__Aim of the exercise__. Separate out the lines that hold "objects".

(CAD and scene scripts)
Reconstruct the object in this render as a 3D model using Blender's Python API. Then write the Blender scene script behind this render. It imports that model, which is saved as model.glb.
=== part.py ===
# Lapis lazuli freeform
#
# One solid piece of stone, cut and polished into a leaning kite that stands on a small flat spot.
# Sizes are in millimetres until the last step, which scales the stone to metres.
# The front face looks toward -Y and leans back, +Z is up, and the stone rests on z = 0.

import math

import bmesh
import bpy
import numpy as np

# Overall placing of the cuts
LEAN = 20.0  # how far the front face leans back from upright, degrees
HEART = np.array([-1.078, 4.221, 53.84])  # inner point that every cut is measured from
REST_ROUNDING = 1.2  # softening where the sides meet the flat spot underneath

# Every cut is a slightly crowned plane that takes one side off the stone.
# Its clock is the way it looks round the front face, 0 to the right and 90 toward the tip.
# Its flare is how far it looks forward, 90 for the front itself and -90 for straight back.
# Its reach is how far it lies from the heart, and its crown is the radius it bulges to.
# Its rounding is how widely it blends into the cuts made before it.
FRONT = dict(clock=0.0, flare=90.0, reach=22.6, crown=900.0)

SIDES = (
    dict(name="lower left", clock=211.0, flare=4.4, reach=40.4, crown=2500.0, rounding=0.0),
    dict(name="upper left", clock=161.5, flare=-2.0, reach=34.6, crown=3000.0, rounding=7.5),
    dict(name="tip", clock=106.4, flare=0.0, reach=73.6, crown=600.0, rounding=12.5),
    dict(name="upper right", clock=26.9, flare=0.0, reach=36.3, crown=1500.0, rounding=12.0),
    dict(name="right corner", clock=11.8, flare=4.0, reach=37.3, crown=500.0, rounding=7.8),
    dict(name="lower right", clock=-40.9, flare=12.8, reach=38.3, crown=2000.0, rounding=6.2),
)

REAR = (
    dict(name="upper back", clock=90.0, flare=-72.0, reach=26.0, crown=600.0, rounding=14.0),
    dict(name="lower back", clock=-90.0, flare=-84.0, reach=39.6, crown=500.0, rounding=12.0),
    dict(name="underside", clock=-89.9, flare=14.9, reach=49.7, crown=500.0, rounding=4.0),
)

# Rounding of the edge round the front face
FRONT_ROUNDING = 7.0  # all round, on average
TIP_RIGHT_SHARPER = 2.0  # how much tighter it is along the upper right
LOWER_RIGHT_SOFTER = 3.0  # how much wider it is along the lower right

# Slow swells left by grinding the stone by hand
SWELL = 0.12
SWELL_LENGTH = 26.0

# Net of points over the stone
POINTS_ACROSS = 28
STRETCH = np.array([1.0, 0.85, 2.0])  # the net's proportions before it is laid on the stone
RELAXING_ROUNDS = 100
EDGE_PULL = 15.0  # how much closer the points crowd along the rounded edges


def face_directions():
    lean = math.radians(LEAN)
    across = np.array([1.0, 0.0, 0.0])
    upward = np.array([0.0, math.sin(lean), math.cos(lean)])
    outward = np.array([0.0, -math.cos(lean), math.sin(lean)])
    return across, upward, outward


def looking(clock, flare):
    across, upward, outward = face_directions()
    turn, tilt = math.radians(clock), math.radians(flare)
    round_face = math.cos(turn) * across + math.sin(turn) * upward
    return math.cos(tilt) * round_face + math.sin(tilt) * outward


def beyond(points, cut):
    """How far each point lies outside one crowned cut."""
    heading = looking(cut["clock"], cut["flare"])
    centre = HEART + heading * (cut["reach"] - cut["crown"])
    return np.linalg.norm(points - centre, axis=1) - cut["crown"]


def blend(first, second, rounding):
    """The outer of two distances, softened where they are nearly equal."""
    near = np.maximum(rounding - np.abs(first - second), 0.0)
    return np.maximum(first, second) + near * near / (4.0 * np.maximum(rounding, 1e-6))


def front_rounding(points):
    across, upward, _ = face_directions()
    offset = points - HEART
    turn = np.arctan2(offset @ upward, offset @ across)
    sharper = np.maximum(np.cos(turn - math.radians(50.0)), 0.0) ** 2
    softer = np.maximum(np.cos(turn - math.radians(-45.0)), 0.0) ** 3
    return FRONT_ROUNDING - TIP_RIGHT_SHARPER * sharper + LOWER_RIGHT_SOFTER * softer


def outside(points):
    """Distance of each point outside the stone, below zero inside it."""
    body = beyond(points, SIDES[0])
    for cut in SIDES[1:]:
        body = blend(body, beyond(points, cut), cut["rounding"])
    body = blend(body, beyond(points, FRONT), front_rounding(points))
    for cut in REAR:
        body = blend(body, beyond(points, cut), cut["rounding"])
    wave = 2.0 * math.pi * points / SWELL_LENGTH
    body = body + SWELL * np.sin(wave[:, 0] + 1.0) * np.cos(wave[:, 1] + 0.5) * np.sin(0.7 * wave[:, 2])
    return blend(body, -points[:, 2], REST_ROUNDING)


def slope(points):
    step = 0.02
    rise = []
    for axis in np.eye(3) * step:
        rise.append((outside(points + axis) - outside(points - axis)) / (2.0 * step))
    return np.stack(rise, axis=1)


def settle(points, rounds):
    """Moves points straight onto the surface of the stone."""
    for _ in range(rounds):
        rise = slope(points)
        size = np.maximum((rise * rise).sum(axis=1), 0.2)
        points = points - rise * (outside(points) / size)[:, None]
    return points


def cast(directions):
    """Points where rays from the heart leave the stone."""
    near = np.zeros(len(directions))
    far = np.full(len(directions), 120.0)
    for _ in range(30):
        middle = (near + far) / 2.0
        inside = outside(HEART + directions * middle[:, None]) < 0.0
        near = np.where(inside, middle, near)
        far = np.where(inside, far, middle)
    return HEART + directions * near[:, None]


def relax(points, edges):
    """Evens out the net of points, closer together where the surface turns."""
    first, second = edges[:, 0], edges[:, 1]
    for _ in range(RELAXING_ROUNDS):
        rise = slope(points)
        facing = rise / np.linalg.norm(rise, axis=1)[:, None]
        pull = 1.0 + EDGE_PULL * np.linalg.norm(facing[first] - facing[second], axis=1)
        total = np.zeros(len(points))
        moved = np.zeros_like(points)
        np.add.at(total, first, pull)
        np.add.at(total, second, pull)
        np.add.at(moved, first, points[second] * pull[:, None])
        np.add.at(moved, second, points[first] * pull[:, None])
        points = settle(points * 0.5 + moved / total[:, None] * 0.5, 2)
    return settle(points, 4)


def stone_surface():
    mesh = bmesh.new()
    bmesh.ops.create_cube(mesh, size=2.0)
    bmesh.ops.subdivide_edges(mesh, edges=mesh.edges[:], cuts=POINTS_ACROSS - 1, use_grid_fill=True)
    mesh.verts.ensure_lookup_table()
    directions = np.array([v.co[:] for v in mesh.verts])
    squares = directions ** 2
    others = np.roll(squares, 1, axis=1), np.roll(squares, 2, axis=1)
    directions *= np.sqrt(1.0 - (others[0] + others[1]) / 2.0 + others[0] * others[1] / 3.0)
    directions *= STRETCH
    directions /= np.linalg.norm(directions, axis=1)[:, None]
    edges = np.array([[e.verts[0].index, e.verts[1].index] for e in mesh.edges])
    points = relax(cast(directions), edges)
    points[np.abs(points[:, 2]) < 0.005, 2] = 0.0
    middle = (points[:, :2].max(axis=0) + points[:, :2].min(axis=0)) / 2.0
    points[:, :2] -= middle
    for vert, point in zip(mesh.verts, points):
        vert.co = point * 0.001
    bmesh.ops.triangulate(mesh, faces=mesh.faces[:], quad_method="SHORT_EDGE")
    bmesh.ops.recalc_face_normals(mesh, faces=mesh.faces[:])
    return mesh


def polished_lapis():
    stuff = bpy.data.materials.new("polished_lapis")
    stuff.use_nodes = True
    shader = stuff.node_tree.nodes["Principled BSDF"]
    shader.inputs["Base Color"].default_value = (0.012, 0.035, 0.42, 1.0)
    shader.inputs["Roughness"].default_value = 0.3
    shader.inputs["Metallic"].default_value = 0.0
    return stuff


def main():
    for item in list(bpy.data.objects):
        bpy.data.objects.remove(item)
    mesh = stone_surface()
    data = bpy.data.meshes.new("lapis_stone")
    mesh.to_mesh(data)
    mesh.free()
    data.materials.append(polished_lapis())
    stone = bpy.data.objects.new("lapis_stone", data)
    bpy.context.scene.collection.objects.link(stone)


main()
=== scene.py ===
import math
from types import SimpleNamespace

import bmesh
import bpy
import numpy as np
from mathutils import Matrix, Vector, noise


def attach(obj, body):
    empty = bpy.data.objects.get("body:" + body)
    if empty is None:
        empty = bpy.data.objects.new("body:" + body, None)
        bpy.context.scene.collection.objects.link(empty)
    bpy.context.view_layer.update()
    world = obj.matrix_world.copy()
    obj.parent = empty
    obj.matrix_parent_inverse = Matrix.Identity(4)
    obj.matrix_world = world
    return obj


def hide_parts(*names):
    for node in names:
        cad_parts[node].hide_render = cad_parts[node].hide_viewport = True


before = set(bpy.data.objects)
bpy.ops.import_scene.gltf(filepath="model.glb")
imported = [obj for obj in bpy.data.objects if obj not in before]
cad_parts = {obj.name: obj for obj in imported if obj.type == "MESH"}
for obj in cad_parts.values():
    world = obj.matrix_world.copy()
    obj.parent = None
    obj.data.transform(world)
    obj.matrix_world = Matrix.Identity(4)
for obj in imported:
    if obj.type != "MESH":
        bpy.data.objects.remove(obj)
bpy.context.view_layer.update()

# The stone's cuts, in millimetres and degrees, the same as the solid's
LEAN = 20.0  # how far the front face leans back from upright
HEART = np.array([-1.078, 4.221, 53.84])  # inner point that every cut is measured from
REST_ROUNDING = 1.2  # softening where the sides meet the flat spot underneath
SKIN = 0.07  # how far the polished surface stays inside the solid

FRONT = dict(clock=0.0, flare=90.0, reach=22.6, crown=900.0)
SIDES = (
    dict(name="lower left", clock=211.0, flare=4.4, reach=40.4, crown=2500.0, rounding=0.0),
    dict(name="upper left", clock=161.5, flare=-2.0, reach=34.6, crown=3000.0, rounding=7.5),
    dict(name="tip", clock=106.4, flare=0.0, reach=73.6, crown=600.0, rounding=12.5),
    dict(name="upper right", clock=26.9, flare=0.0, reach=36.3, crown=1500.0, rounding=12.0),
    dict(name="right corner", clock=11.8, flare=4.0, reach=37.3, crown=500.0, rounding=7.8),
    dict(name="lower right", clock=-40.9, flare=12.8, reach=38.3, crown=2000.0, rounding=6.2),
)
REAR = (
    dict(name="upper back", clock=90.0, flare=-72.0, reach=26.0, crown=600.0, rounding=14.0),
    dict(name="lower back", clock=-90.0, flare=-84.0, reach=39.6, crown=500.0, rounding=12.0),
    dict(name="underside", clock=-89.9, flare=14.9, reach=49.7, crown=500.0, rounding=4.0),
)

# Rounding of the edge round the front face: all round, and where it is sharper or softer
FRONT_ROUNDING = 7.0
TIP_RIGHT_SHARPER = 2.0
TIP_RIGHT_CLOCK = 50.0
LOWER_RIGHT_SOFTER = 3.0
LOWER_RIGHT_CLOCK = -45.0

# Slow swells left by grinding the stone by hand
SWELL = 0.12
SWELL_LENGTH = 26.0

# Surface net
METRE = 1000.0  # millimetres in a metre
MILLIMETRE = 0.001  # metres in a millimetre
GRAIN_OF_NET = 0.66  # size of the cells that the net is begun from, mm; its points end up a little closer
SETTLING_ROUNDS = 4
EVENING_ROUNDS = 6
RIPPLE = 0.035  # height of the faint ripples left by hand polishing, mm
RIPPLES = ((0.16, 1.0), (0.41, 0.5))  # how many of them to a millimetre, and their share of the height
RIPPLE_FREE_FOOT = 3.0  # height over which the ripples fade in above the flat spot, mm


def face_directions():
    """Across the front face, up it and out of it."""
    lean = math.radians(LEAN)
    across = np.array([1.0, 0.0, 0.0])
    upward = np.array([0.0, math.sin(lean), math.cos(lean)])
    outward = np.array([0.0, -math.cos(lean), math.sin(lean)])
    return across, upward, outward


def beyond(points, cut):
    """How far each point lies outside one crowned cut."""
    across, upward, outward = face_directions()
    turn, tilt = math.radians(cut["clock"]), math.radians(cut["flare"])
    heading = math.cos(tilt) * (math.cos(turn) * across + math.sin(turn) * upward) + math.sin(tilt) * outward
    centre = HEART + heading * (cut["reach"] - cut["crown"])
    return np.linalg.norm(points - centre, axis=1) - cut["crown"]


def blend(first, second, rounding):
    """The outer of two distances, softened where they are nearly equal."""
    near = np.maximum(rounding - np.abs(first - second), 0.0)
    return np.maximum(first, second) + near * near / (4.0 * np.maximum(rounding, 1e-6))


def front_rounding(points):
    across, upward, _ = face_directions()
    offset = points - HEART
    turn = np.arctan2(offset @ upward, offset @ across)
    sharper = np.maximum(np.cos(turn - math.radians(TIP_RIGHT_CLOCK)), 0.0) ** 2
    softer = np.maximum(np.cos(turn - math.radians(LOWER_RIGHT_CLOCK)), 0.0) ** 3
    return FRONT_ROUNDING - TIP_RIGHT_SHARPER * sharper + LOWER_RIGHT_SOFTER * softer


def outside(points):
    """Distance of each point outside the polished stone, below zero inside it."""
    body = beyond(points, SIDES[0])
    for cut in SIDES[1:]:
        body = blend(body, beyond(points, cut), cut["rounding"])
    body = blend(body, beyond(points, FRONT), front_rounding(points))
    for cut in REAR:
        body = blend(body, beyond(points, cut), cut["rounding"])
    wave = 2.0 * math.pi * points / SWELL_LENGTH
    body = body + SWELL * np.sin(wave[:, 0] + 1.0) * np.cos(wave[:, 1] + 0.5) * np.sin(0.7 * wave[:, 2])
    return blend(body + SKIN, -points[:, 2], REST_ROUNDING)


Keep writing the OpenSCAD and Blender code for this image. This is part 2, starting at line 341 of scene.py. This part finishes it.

__Solution to this problem__.
    for item in list(bpy.data.objects):
        bpy.data.objects.remove(item)
    stone = bpy.data.objects.new("lapis_stone", data)
    bpy.context.scene.collection.objects.link(stone)
    empty = bpy.data.objects.get("body:" + body)
        empty = bpy.data.objects.new("body:" + body, None)
        bpy.context.scene.collection.objects.link(empty)
before = set(bpy.data.objects)
imported = [obj for obj in bpy.data.objects if obj not in before]
        bpy.data.objects.remove(obj)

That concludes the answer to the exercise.